Of the fourteen families living on the block in 1880, four black heads of household drove coal carts, one was a porter in a hotel, one worked in a brickyard, and five were laborers. There were two female heads of household, one kept house, the other and her daughter were dressmakers. Four of ten wives worked outside of the home, three as washerwomen and one in service. All the school-aged children of the black families attended school.

“Just looking at these occupations can attest to you know, not just black mobility, but the upward mobility just black families in the 1880's,” said Poppleton resident Curtis Eaddy.

“What these homes represent, is the ability for, you know, black in inter-generational wealth and building wealth and autonomy, it was very difficult to do that,” said King.

In a bid to have the row of houses listed on the National Register of Historic Places, Dr. Mary Ellen Hayward emphasized the significance of the surviving houses as ‘heightened’ because alley streets with black residents in the late 19th century were scarce and because now many have been torn down.

“We have not preserved black history in the same ways we have preserved white history in the city of Baltimore,” said King.

In the early 2,000’s Baltimore began acquiring properties in Poppleton by eminent domain for a New York-based developer eventually displacing dozens of residents, some who have lived there for more than 30 years. After being put on hold for several years the project is back on. Residents on Sarah Ann Street received relocation notices in March of 2021. Within the last year one side of the block has been demolished, at least 10 families relocated.

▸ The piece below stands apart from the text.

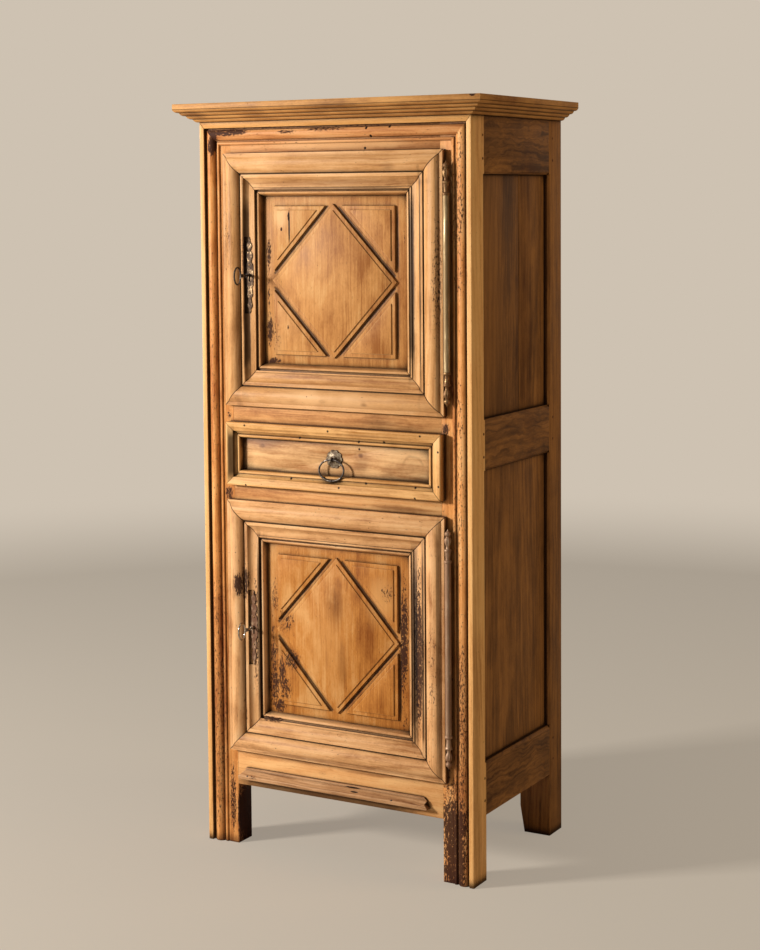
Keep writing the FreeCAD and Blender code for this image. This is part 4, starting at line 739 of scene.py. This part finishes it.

“Just to know the residents lived here just last summer, you know, we was having cookouts kids was playing together,” said Eaddy.

Nearby residents say the homes were supposed to be preserved but the city never followed through.

“Those properties were supposed to have been rehabbed for home-ownership,” said Poppleton resident Sonia Eaddy.

Others facing displacement say because the residents were renters, they were essentially forced out.

“Because we're property owners we’re able to fight for a little longer stay here. They weren’t property owners on Sarah Ann Street, they were renters. So, it was owned by the city, and these were the first people to be removed from the neighborhood.”

Other homes like the Eaddy family home are in jeopardy as well.

Sonia Eaddy has been trying to keep her home for more than a decade. It sits at the end of Sarah Ann Street and North Carrollton Avenue. It was built in 1871 and has been home to two black families for the past 93 years.

“That shows the time in how when redlining and blacks weren't purchasing or able to purchase homes, that this house had a home a black homeowner in 1928. for me, that's history. And that's something that should be able to be reflected from this neighborhood. “

Right now, she sits in limbo as she waits for the court to decide what happens to her home. The city wants to buy it, knock it down, and give the land to the developer.

“This is my home. This is my grandkids home,” said Eaddy. “This is where family gatherings happen. This is where Thanksgiving happened. This is where the cookouts and the birthday parties in the yard, this is where that happens.”

Organize Poppleton, a collective fighting to save homes, prevent displacement and change the eminent domain law is raising awareness to save the Sarah Ann Street and Eaddy homes. They have a local historic district hearing on April 12.